El escritor universal que dio la Argentina se ocupó de todo: también de pensar sobre la inmortalidad. El tema aparece siempre en la producción de Jorge Luis Borges, a veces de manera implícita y a veces expresamente, como en la ponencia titulada con aquella palabra que ofreció en la Universidad de Belgrano en junio de 1978 y que adquirió el estatus de ensayo en la compilación de sus clases publicada como “Borges oral” hace 40 años exactos. No es exagerado decir que lo inmortal es una de las sustancias eternas de la obra del máximo artista porque en esa exposición -luego texto- el autor ratifica su fe y su credo en que pase todo, pasen los nombres y los apellidos, pero queden los actos y las palabras con el significado que cargan desde el pasado infinito.
“Yo no quiero seguir siendo Jorge Luis Borges, yo quiero ser otra persona. Espero que mi muerte sea total: espero morir en cuerpo y alma”, dice el padre de “El Aleph” a sus alumnos y lectores. Y agrega: “tenemos muchos anhelos, entre ellos el de la vida, el de ser para siempre, pero también el de cesar, además del temor y su reverso: la esperanza. Todas esas cosas pueden cumplirse sin inmortalidad personal: no precisamos de ella. Yo, personalmente, no la deseo y le temo”.
Borges descree de la inmortalidad de las personas así como está convencido de lo que llama “la inmortalidad cósmica” que procede de la voluntad de eternidad de la inteligencia. Esta radica en un seguir viviendo en los otros y en que los otros sigan viviendo en nosotros aun cuando carezcan de una identidad definida porque el tiempo la ha borrado o porque nunca la han tenido, como el inventor de la frase “a Fulano de Tal, mejor perderlo que encontrarlo”. “Cada uno de nosotros colabora, de un modo u otro, en este mundo.

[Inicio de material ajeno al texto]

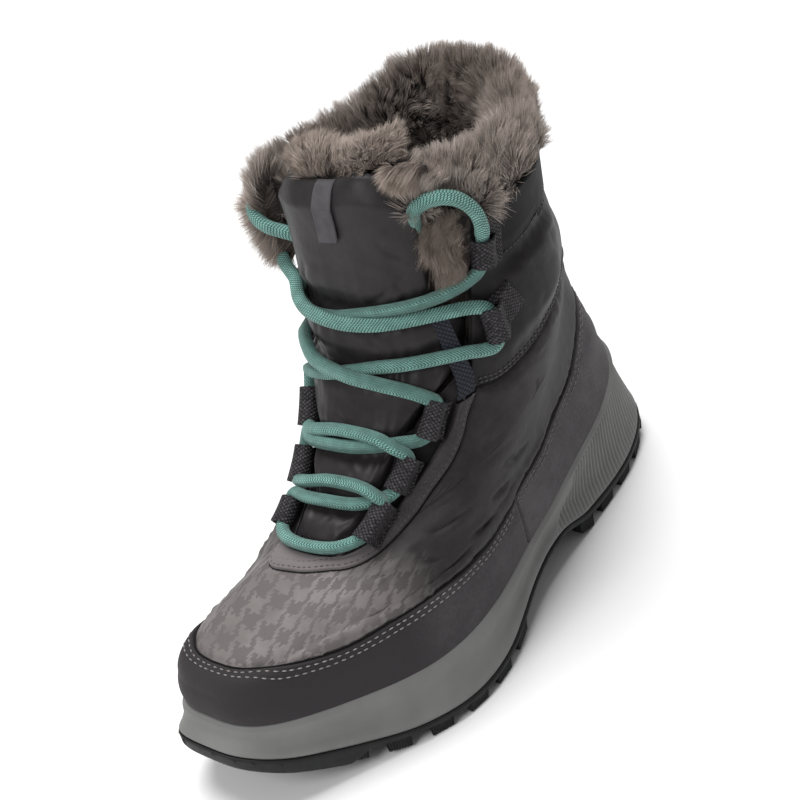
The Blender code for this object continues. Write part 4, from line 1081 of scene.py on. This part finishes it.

Cada uno de nosotros quiere que este mundo sea mejor y si el mundo realmente mejora, eterna esperanza, si la patria se salva (¿por qué no habrá de salvarse la patria?), nosotros seremos inmortales en esa salvación, no importa que se sepan nuestros nombres o no”, sugiere.
Para Borges lo importante es la inmortalidad a secas, sin padres ni madres ni nombres conocidos. “Esa inmortalidad se logra en las obras, en la memoria que uno deja en los otros”, explica. Y ejemplifica que cada vez que alguien repite “a Fulano de Tal, mejor perderlo que encontrarlo” es ese ser anónimo que jugó por primera vez con los términos “perder” y “encontrar” así como cada vez que alguien quiere a un enemigo, aparece la inmortalidad de Cristo: “en ese momento él es Cristo. Cada vez que repetimos un verso de Dante o de Shakespeare, somos, de algún modo, aquel instante en el que Dante o Shakespeare crearon ese verso. En fin, la inmortalidad está en la memoria de los otros y en la obra que dejamos”.
Recuerda Borges que él mismo estudió la poesía anglosajona: memorizó los poemas, pero olvidó la identidad de los creadores. “¿Qué importa eso? ¿Qué importa si yo, al repetir los poemas del Siglo IX, estoy sintiendo algo que alguien sintió en ese siglo? Él está viviendo en mí en ese momento, yo no soy ese muerto. Cada uno de nosotros es, de algún modo, todos los hombres que han muerto antes. No sólo lo de nuestra sangre”, precisa.
La música y el lenguaje se inscriben en esa continuidad. “Yo estoy usando la lengua castellana. ¿Cuántos muertos castellanos están viviendo en mí? No importa mi opinión ni mi juicio, y no importan los nombres del pasado si permanentemente estamos ayudando al porvenir del mundo, a la inmortalidad, a nuestra inmortalidad”, reflexiona. Borges plantea que la muerte corporal no mata los actos ni las obras ni las actitudes, sino que estas perduran en los sobrevivientes. “Creo en la inmortalidad cósmica”, expresa el sabio para sí y para quienes en este momento están cumpliendo su profecía mediante la lectura de estas líneas. Justo y necesario es recordar la invitación a la eternidad de Borges en el epílogo de este 2019 en el que celebramos los 120 años de su nacimiento.